What needs to be done:
Using the data below, repeat all of it precisely.

Items:
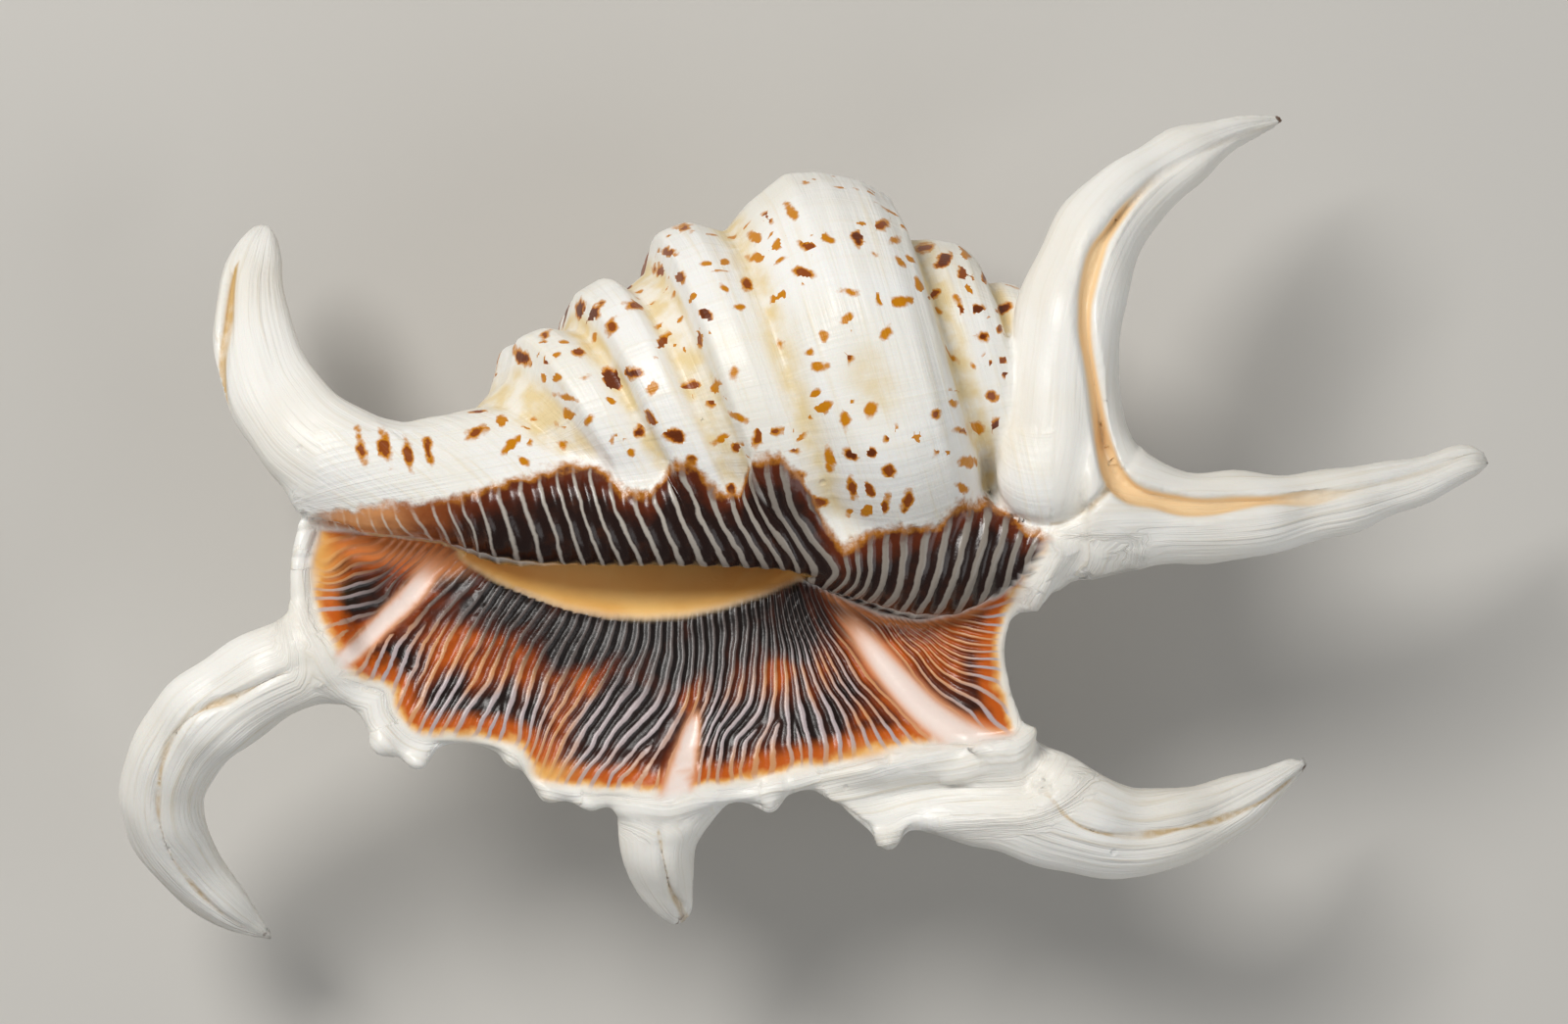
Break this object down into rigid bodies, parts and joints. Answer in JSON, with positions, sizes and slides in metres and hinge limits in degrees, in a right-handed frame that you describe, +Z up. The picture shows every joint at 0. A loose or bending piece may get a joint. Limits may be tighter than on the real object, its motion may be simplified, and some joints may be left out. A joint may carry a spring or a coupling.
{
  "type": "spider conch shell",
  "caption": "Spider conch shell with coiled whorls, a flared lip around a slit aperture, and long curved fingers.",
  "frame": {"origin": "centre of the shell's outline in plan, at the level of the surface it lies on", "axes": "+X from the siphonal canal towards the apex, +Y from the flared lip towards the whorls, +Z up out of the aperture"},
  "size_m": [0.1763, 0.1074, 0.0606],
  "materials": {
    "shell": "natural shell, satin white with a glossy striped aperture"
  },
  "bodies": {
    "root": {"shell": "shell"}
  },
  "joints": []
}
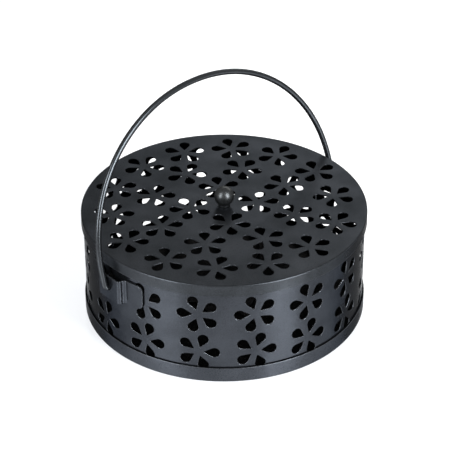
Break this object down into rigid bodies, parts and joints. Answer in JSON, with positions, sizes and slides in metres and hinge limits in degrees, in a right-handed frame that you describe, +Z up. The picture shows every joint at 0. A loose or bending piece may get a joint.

The solution:
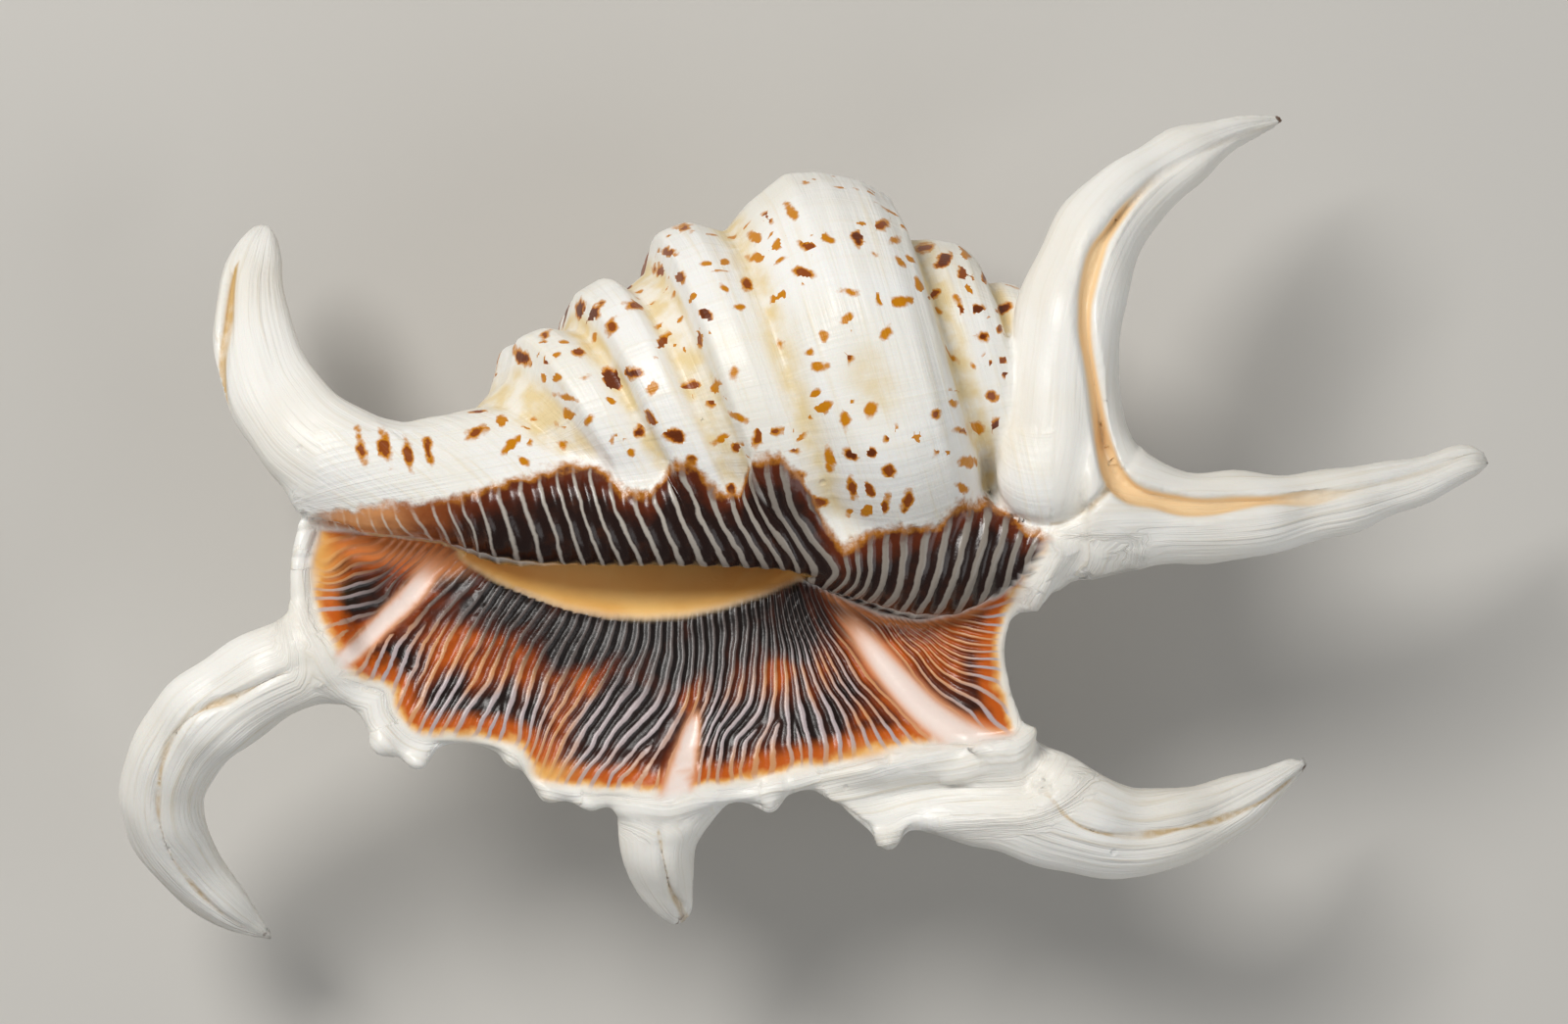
Break this object down into rigid bodies, parts and joints. Answer in JSON, with positions, sizes and slides in metres and hinge limits in degrees, in a right-handed frame that you describe, +Z up. The picture shows every joint at 0. A loose or bending piece may get a joint. Limits may be tighter than on the real object, its motion may be simplified, and some joints may be left out. A joint may carry a spring or a coupling.
{
  "type": "spider conch shell",
  "caption": "Spider conch shell with coiled whorls, a flared lip around a slit aperture, and long curved fingers.",
  "frame": {"origin": "centre of the shell's outline in plan, at the level of the surface it lies on", "axes": "+X from the siphonal canal towards the apex, +Y from the flared lip towards the whorls, +Z up out of the aperture"},
  "size_m": [0.1763, 0.1074, 0.0606],
  "materials": {
    "shell": "natural shell, satin white with a glossy striped aperture"
  },
  "bodies": {
    "root": {"shell": "shell"}
  },
  "joints": []
}
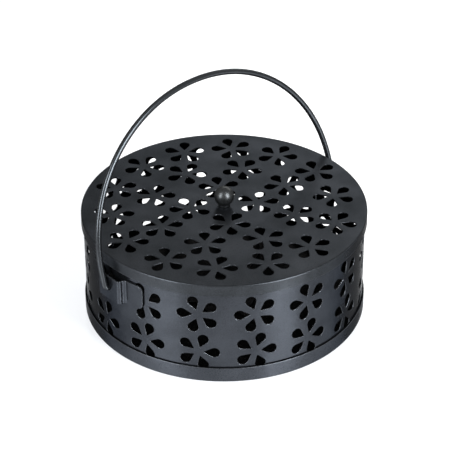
Break this object down into rigid bodies, parts and joints. Answer in JSON, with positions, sizes and slides in metres and hinge limits in degrees, in a right-handed frame that you describe, +Z up. The picture shows every joint at 0. A loose or bending piece may get a joint.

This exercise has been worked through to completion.